Aim of the task
Below are the records; pull every line that includes "Write".

--- Start Working data ---

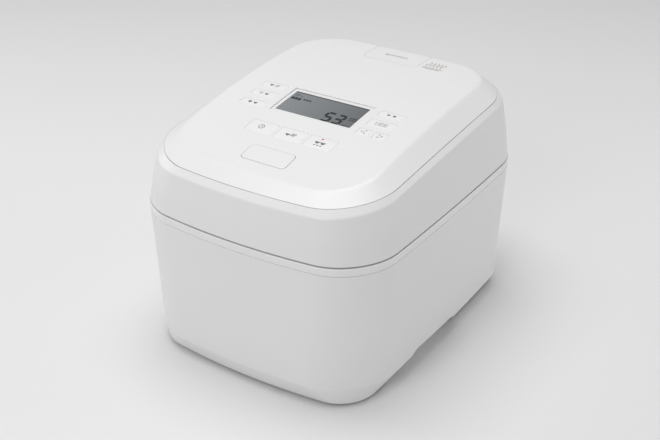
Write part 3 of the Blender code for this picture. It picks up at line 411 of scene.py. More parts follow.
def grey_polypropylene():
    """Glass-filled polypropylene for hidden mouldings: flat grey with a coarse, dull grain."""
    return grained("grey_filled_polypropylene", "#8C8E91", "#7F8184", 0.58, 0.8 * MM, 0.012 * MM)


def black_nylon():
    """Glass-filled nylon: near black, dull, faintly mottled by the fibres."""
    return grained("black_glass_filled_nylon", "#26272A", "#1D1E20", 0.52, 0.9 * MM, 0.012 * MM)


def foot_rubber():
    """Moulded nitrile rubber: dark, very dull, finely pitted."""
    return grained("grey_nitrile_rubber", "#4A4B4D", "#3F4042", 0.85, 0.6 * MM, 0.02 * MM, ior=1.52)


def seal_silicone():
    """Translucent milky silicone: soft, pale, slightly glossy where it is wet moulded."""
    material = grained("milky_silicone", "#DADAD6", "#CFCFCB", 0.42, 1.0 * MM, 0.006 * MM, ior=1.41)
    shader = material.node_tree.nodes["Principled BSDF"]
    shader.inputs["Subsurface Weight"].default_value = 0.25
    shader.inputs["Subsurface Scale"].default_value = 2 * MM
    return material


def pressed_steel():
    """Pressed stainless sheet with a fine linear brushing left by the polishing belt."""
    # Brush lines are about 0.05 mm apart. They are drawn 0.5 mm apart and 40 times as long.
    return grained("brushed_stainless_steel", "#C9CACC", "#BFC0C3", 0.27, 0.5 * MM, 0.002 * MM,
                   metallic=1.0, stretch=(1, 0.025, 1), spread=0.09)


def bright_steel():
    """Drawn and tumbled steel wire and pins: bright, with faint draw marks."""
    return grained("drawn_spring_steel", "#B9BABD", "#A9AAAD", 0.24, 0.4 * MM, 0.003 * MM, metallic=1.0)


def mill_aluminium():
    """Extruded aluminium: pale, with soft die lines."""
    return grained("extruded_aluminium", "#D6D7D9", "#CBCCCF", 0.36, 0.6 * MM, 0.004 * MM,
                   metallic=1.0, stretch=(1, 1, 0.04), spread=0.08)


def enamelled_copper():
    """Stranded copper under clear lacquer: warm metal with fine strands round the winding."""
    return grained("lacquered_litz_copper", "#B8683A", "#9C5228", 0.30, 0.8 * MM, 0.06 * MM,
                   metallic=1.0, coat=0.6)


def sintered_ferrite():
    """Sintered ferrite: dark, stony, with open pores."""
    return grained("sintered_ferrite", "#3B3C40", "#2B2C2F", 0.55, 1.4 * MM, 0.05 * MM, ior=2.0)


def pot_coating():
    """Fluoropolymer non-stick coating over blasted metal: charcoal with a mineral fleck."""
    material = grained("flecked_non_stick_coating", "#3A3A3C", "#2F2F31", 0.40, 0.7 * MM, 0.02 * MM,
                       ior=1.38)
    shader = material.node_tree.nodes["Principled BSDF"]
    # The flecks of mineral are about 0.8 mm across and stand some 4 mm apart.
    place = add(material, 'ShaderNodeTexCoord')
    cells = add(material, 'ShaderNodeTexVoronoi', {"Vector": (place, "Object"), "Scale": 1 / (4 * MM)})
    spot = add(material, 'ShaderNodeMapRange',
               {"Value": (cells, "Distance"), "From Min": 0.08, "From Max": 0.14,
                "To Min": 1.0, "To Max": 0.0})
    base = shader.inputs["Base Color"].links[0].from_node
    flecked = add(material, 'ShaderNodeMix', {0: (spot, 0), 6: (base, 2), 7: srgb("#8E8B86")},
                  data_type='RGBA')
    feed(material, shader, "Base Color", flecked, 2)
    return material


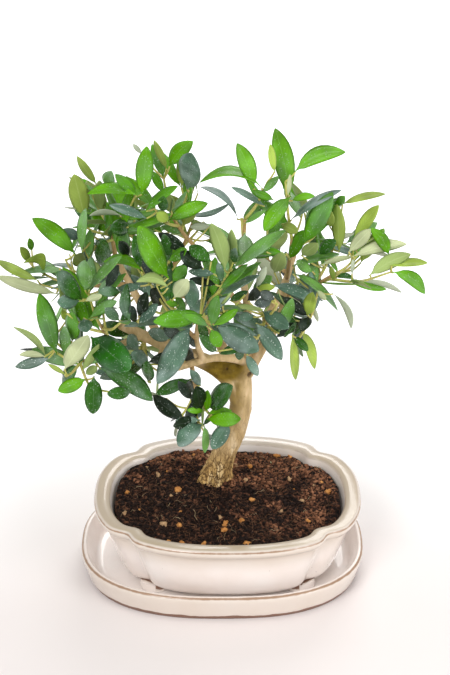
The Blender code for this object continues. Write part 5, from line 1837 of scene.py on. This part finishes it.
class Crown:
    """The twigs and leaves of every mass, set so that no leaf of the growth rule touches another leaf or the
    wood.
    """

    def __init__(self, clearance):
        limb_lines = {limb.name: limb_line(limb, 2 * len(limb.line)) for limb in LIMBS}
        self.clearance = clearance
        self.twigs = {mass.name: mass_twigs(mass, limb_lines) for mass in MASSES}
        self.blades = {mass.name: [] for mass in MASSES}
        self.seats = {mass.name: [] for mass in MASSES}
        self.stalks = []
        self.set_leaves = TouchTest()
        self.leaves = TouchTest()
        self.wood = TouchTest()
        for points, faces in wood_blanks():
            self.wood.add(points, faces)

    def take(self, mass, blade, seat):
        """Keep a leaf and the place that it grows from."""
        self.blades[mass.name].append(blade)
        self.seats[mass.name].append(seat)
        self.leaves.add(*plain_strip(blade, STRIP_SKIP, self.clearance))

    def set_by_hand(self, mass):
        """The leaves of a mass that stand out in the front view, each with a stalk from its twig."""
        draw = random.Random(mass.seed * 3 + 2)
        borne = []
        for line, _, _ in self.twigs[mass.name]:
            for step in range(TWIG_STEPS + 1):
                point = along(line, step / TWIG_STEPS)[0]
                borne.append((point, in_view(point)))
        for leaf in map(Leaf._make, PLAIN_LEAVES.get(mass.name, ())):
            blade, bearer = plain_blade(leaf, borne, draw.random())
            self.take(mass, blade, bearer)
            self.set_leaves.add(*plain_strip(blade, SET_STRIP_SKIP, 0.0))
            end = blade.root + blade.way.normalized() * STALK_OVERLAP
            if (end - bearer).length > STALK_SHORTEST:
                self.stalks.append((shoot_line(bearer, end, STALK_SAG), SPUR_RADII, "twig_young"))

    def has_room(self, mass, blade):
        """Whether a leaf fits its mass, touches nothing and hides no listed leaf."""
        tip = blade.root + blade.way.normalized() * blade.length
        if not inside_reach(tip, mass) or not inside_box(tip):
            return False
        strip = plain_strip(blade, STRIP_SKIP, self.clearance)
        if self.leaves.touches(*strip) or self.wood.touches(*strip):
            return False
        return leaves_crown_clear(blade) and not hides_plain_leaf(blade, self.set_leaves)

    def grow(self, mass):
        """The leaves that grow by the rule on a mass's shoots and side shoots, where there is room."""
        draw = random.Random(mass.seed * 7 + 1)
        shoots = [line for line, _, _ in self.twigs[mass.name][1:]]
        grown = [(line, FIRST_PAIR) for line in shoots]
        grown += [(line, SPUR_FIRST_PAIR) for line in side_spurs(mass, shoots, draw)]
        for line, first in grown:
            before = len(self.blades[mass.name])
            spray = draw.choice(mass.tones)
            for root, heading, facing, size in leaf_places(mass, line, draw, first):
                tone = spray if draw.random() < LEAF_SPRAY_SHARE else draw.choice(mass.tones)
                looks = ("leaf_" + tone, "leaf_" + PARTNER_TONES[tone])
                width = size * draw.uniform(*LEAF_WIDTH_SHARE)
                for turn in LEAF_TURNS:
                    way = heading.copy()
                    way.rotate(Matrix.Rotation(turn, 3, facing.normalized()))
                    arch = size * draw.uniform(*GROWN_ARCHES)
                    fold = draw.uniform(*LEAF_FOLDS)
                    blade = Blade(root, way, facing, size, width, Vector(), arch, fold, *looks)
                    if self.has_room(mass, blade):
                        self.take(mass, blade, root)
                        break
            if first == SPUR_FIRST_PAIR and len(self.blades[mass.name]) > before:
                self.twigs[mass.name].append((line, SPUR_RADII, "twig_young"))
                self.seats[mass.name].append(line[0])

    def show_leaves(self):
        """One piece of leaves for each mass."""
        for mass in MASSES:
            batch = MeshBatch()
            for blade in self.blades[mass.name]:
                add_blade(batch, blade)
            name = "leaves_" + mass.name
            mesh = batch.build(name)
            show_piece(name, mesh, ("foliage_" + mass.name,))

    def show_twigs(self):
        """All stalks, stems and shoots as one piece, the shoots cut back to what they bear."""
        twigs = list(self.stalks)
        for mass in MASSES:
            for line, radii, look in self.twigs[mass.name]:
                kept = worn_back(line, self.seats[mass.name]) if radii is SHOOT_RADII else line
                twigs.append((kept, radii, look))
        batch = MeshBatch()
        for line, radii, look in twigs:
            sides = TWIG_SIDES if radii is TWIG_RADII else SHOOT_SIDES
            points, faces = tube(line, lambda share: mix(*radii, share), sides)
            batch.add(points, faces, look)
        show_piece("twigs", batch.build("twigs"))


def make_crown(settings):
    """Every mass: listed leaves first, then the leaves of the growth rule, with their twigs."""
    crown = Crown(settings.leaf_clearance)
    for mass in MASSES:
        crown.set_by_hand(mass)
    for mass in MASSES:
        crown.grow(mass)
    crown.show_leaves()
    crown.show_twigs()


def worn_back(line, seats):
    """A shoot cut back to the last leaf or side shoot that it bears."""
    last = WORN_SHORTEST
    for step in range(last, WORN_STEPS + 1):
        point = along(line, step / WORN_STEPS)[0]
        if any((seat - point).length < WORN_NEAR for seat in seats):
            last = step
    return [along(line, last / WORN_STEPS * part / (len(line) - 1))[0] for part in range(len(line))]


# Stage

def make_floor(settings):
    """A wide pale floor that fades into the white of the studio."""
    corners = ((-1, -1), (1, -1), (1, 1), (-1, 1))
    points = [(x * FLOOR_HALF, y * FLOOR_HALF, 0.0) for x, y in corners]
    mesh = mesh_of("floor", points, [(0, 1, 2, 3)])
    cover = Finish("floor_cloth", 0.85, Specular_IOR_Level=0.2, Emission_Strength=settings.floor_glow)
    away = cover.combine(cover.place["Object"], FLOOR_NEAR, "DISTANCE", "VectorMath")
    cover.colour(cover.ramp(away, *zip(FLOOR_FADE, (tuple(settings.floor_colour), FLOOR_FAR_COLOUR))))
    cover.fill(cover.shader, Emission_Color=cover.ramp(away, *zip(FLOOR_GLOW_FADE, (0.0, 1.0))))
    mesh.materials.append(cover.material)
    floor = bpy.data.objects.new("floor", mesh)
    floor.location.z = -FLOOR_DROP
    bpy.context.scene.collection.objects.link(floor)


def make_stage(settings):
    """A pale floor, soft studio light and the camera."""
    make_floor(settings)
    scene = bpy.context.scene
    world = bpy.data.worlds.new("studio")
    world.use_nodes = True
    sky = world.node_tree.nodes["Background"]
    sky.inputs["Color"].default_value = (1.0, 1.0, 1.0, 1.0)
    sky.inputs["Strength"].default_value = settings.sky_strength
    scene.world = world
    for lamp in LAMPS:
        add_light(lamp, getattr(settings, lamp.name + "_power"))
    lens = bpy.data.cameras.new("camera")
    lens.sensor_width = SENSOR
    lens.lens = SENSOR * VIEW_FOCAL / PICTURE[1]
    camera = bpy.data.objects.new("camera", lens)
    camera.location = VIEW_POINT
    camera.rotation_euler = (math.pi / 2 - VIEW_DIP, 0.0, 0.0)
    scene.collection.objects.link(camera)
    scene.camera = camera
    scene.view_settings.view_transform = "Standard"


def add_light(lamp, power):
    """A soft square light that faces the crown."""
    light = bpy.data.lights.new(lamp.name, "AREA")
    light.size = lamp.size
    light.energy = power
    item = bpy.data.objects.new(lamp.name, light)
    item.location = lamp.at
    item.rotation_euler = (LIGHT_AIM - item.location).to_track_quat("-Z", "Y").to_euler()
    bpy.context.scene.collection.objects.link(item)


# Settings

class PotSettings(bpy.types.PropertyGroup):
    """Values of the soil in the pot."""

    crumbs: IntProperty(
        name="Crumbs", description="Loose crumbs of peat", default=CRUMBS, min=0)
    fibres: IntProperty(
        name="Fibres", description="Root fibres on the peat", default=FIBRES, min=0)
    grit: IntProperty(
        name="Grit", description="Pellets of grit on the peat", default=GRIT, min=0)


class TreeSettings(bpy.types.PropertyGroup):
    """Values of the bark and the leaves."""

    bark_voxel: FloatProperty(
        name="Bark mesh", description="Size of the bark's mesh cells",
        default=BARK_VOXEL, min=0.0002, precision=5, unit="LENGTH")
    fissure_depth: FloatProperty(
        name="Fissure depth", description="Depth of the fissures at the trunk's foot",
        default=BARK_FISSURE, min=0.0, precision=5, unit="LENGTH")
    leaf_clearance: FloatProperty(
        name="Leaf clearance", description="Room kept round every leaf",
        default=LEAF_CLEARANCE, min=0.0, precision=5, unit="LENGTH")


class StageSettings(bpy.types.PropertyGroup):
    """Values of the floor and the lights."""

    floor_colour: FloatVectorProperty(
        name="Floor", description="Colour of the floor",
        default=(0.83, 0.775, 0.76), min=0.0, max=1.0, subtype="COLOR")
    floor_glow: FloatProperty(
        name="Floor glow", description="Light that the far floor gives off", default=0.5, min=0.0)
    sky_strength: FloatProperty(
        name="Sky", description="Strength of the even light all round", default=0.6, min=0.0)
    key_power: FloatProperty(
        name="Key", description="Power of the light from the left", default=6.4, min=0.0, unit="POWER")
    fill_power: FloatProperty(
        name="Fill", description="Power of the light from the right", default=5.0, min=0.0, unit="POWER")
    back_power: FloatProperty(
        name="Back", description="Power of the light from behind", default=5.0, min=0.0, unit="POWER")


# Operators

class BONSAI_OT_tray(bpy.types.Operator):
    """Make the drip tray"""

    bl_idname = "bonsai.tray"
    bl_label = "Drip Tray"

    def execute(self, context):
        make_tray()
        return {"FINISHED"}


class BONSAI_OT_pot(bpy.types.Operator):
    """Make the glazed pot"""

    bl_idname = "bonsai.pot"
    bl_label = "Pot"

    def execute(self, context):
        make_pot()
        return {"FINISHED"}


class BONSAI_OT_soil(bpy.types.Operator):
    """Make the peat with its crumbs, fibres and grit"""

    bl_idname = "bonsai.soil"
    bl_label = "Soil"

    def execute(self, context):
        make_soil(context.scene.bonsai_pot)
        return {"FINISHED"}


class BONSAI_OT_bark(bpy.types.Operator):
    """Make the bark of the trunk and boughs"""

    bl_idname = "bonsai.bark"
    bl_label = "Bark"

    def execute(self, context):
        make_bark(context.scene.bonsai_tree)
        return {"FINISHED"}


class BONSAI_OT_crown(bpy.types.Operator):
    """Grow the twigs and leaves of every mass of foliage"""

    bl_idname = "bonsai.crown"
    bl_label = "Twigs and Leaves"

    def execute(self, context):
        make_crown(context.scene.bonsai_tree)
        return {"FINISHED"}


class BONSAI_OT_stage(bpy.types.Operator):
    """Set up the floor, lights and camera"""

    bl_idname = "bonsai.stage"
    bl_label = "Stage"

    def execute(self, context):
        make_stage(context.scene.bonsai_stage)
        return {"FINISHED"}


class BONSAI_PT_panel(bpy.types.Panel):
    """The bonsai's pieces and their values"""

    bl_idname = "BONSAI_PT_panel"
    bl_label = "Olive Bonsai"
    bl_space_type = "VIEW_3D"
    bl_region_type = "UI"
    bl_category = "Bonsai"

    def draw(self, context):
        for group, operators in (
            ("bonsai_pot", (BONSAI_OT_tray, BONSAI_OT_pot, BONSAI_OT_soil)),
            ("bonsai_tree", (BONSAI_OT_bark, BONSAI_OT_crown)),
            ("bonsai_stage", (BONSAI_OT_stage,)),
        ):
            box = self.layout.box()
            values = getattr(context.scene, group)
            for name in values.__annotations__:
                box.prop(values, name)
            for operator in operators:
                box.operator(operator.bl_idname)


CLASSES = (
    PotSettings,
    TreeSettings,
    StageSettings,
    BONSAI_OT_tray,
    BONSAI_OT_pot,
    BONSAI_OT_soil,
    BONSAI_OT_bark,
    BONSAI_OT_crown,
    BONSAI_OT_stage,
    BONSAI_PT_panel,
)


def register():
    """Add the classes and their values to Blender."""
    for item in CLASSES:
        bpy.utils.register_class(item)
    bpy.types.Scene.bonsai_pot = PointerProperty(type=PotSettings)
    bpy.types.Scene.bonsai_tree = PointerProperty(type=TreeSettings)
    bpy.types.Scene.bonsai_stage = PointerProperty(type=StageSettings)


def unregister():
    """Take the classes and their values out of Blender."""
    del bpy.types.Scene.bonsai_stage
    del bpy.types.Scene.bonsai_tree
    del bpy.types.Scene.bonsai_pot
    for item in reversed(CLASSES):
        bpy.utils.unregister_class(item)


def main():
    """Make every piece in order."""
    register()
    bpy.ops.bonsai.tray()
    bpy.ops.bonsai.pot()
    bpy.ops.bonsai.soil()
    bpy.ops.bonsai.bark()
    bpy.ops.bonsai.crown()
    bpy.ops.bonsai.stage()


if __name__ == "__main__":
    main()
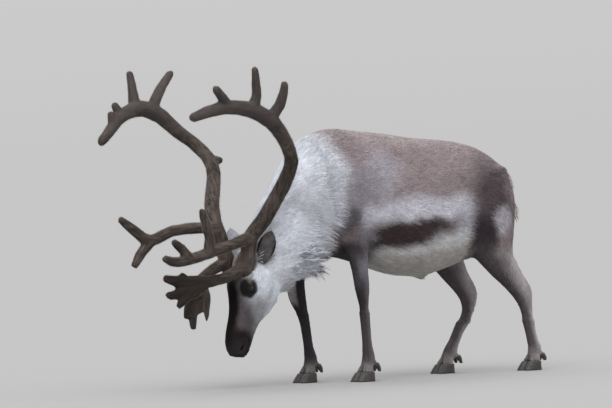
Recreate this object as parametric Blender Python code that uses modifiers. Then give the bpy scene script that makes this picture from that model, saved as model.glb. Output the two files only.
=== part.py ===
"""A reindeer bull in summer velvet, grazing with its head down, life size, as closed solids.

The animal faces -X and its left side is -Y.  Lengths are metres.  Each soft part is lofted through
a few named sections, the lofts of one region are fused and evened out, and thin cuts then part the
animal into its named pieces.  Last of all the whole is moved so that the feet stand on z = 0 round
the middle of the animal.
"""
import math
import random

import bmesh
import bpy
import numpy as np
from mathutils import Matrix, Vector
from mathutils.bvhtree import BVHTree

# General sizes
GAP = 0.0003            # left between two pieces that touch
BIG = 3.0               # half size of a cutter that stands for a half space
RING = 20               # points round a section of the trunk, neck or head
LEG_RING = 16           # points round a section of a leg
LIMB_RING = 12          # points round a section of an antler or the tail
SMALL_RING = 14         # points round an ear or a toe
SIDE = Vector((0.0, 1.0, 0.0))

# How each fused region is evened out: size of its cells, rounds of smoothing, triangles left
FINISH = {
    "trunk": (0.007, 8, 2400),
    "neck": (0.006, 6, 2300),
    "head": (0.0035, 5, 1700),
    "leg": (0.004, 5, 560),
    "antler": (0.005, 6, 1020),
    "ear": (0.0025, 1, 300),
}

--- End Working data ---

Answer to this problem
Write part 3 of the Blender code for this picture. It picks up at line 411 of scene.py. More parts follow.
The Blender code for this object continues. Write part 5, from line 1837 of scene.py on. This part finishes it.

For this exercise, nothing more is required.